Doen en begrijpen We kunnen tegenwoordig geen offers meer brengen. Heeft de Tora aan waarde ingeboet nu vele geboden niet meer praktisch uitvoerbaar zijn? Rabbi Mosje van Coucy (13e eeuw) stelt, dat de mitswot twee aspecten kennen – na’ase wenisjma: doen en begrijpen. Bij vele mitswot kunnen we gelukkig beide aspecten vervullen: we leggen bijvoorbeeld tefillien en kunnen ook de diepere betekenissen ervan doorgronden. Maar bij andere mitswot kunnen we alleen de voorgeschreven handeling doen – omdat de achtergronden ons verstand te boven gaan, zoals bij sja’atneez (het verbod om wol en linnen samen in de kleding te dragen) – of kunnen wij alleen de betekenis bestuderen, omdat de praktische uitvoering niet meer mogelijk is. Maar daar HaSjeem oneindig is, zijn alle aspecten van Zijn ge- en verboden dat ook en overstijgen zij tijd en plaats! De heiligheid van de mitswot is niet aan aardse omstandigheden gebonden. Onder alle denkbare omstandigheden behouden zij hun waarde en betekenis, altijd – waar dan ook! Zo stelt de Talmoed bij de regelgeving van de weerspannige zoon – vergelijkbaar met een zwaar criminele drugsverslaafde tegenwoordig – dat, hoewel het nooit in de geschiedenis tot een veroordeling is gekomen, het de moeite waard is om het leerstuk te blijven bestuderen. En inderdaad, juist in onze tijd werd dit stukje Tora weer uiterst relevant.

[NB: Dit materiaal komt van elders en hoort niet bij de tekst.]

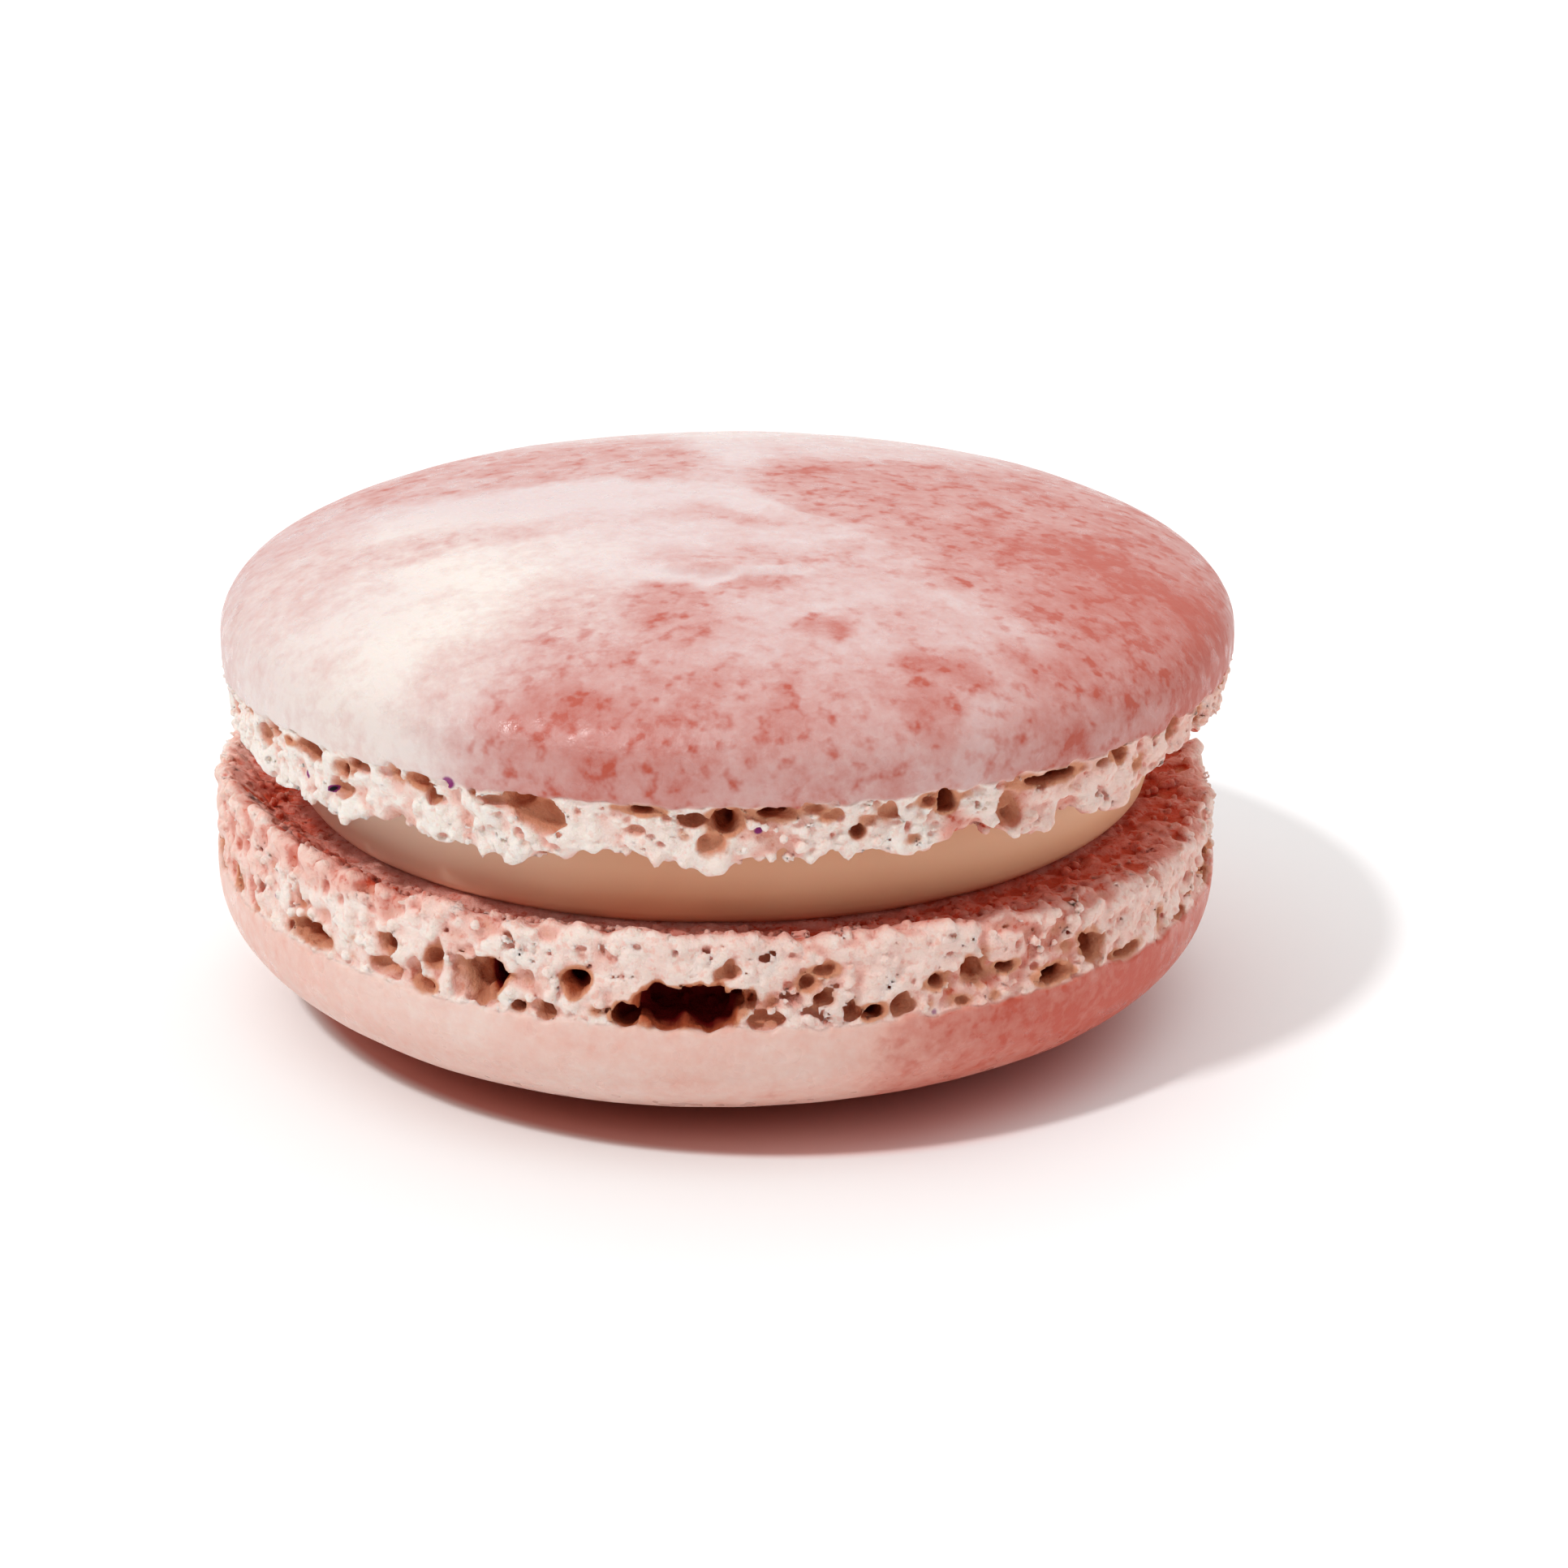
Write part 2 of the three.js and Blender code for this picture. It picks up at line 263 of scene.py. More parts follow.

Boventijdelijk Rabbi Sa’adja Ga’on (882-942, Babylonië) onderscheidt twee categorieën mitswot: sichlijot en sjimmiot, intellectuele en praktische geboden. Sommige mitswot zijn vrijwel direct te begrijpen maar andere zijn bijna niet te vatten. Toch moet de mens HaSjeem met “heel zijn vermogen dienen” en ook van de onbegrijpelijke geboden de achtergronden proberen te achterhalen. De schijnbare reden van de mitswot mag echter nooit richtsnoer voor ons dagelijks leven worden. Rabbenoe Bachja ibn Pakoeda (11e eeuw, Spanje) schrijft, dat wij ons niet mogen blindstaren op de achtergronden van de mitswot. Studie van de betekenis van de geboden is een grote zaak maar bepaalt niet of en wanneer het al dan niet geldig is. Tora en mitswot zijn onder andere gegeven “letsareef et haberijot” - om de mensheid in de gelegenheid te stellen het karakter te verbeteren. Dat vormt de kern van de mitswot. Omdat de mitswot zelf boven het hier en nu staan, hebben zij datzelfde effect op ons. Het getal van de ge- en verboden is 613. 248 geboden tegenover het aantal van onze botten en 365 verboden tegenover het aantal bloedvaten, dat ons lichaam telt. Al onze mensaspecten worden `gecoverd’ door de Tora, verheven en geheiligd door de mitswot. Een voller leven bestaat er niet!